Data listing:
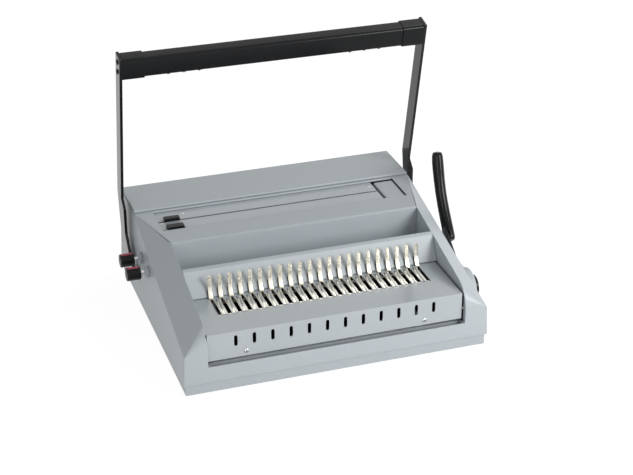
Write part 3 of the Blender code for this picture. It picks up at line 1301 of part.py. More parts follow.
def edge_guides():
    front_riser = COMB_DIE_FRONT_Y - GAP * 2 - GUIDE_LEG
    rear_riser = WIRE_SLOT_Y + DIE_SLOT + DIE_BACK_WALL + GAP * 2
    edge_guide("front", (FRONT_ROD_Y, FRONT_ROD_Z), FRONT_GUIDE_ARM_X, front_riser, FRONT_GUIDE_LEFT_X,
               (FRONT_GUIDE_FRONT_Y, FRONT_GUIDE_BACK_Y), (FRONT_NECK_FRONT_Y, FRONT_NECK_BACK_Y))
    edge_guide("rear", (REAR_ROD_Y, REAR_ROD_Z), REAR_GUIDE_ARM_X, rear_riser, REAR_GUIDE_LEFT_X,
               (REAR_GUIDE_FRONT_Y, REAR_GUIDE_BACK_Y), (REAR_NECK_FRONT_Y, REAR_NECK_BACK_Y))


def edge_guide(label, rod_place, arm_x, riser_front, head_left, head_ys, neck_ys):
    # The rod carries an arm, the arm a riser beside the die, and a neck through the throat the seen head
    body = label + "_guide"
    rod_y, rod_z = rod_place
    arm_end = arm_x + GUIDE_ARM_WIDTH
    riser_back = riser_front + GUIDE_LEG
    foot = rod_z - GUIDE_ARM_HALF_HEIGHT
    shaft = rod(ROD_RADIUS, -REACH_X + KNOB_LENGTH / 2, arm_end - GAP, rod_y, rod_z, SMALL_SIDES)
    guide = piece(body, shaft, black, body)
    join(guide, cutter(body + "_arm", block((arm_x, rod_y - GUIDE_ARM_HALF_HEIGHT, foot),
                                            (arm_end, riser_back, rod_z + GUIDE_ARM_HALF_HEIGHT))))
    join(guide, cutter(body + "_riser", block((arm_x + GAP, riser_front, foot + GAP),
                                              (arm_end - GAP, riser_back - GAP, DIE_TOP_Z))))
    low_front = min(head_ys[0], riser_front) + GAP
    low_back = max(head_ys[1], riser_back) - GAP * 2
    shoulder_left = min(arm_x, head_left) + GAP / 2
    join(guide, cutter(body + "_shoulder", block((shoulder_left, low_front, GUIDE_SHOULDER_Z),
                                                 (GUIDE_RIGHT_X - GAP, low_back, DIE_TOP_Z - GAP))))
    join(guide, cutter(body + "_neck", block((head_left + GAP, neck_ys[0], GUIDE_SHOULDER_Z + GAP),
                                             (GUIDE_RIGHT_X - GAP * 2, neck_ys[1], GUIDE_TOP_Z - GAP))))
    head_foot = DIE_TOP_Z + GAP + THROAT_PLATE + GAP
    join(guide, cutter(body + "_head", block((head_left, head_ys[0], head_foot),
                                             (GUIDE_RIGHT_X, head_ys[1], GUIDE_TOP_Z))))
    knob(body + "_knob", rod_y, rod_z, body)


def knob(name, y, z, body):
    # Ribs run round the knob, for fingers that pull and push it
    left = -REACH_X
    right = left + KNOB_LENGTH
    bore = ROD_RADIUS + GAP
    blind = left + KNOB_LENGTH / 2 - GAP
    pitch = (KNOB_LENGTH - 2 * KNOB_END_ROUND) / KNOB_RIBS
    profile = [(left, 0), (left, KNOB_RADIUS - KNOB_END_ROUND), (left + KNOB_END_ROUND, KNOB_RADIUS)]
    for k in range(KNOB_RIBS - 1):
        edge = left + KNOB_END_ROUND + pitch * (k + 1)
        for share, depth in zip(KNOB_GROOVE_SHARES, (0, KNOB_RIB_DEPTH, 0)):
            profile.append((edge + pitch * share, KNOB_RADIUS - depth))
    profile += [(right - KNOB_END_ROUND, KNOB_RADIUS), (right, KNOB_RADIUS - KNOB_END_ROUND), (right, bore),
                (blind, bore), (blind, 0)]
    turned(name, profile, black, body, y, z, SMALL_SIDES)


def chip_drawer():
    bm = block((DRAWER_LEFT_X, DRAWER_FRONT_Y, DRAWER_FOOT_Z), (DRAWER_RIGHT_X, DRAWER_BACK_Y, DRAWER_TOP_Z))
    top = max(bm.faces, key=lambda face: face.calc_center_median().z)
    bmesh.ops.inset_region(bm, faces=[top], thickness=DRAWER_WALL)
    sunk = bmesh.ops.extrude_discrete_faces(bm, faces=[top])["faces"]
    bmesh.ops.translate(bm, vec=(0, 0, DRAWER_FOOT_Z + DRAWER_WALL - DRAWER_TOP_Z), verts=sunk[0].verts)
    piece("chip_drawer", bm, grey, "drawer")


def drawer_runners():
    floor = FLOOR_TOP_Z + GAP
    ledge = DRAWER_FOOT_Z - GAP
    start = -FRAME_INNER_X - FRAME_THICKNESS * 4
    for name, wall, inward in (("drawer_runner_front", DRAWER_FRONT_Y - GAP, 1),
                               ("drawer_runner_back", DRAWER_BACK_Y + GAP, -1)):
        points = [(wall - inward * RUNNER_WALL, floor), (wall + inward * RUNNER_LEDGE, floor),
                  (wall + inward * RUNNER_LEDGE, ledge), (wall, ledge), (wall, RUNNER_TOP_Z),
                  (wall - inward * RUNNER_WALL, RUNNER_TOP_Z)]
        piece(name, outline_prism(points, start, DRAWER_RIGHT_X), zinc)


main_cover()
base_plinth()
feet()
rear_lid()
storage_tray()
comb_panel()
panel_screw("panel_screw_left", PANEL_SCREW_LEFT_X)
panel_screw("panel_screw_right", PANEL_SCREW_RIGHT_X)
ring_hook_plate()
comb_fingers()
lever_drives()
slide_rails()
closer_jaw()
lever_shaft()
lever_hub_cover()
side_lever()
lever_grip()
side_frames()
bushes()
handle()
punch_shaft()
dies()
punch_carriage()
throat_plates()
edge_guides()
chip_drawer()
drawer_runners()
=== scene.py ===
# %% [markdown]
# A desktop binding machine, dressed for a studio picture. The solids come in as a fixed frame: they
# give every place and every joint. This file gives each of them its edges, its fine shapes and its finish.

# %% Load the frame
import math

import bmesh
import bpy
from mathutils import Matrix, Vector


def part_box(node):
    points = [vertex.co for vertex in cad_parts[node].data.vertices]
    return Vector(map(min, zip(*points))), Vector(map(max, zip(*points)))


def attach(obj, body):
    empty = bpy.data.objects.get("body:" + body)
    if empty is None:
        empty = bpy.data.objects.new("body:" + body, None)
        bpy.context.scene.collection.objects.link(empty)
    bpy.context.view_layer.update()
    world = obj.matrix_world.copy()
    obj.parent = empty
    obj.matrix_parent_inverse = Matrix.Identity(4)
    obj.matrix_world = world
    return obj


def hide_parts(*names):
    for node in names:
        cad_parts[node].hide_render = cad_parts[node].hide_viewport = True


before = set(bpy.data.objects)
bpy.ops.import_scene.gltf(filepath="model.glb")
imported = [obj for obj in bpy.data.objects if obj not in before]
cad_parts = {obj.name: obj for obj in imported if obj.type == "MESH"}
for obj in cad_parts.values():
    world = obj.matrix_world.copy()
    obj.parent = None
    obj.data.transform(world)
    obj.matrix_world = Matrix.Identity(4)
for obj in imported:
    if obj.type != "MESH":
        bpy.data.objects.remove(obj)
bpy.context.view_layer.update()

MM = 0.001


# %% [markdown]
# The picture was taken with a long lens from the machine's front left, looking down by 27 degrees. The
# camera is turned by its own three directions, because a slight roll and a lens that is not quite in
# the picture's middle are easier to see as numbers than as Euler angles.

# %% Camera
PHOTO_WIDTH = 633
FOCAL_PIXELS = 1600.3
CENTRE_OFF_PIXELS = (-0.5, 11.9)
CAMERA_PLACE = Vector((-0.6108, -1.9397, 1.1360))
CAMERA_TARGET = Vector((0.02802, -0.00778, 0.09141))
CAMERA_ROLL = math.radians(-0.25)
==
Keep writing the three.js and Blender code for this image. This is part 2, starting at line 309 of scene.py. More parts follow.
---
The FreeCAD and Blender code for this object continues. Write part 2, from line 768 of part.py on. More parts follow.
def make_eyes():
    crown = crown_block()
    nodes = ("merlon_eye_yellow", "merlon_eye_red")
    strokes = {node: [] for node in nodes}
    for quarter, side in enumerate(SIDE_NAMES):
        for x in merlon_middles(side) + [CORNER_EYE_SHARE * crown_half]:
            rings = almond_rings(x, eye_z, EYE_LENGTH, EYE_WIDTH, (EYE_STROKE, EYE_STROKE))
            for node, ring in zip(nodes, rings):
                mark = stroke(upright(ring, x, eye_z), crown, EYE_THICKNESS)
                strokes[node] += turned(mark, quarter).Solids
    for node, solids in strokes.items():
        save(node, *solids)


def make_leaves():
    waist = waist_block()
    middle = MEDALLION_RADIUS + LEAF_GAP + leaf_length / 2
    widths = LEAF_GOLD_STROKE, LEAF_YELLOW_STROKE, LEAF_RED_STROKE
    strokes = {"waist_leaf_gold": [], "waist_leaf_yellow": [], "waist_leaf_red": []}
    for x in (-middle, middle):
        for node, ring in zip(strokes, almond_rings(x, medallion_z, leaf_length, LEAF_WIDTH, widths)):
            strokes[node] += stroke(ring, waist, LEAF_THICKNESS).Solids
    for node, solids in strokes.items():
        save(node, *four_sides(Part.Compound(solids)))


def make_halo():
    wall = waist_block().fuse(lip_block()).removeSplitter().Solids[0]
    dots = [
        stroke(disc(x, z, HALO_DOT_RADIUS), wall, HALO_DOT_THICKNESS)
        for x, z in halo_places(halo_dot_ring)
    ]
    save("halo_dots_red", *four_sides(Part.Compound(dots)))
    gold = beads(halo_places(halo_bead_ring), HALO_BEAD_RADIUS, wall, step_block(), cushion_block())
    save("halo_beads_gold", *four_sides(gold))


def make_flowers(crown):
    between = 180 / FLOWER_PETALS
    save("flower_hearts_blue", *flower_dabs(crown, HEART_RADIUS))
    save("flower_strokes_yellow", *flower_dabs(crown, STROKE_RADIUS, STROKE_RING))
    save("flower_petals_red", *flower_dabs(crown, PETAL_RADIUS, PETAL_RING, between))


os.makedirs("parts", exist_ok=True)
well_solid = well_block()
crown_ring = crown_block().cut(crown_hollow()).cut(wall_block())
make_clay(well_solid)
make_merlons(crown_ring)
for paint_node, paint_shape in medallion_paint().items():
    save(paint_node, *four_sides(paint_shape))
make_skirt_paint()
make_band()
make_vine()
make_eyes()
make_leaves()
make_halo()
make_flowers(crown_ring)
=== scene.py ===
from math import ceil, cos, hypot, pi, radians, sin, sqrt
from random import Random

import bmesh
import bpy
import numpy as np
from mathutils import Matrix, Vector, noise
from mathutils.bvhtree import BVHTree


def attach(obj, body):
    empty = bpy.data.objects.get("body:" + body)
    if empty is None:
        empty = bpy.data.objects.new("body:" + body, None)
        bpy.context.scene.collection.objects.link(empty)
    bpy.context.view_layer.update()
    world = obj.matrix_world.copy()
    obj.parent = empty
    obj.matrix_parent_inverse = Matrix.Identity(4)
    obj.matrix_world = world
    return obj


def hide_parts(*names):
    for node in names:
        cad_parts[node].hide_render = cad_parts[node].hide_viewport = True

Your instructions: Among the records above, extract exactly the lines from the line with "main_cover()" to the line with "before = set(bpy.data.objects)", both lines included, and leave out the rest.

Result for this task:
main_cover()
base_plinth()
feet()
rear_lid()
storage_tray()
comb_panel()
panel_screw("panel_screw_left", PANEL_SCREW_LEFT_X)
panel_screw("panel_screw_right", PANEL_SCREW_RIGHT_X)
ring_hook_plate()
comb_fingers()
lever_drives()
slide_rails()
closer_jaw()
lever_shaft()
lever_hub_cover()
side_lever()
lever_grip()
side_frames()
bushes()
handle()
punch_shaft()
dies()
punch_carriage()
throat_plates()
edge_guides()
chip_drawer()
drawer_runners()
=== scene.py ===
# %% [markdown]
# A desktop binding machine, dressed for a studio picture. The solids come in as a fixed frame: they
# give every place and every joint. This file gives each of them its edges, its fine shapes and its finish.

# %% Load the frame
import math

import bmesh
import bpy
from mathutils import Matrix, Vector


def part_box(node):
    points = [vertex.co for vertex in cad_parts[node].data.vertices]
    return Vector(map(min, zip(*points))), Vector(map(max, zip(*points)))


def attach(obj, body):
    empty = bpy.data.objects.get("body:" + body)
    if empty is None:
        empty = bpy.data.objects.new("body:" + body, None)
        bpy.context.scene.collection.objects.link(empty)
    bpy.context.view_layer.update()
    world = obj.matrix_world.copy()
    obj.parent = empty
    obj.matrix_parent_inverse = Matrix.Identity(4)
    obj.matrix_world = world
    return obj


def hide_parts(*names):
    for node in names:
        cad_parts[node].hide_render = cad_parts[node].hide_viewport = True


before = set(bpy.data.objects)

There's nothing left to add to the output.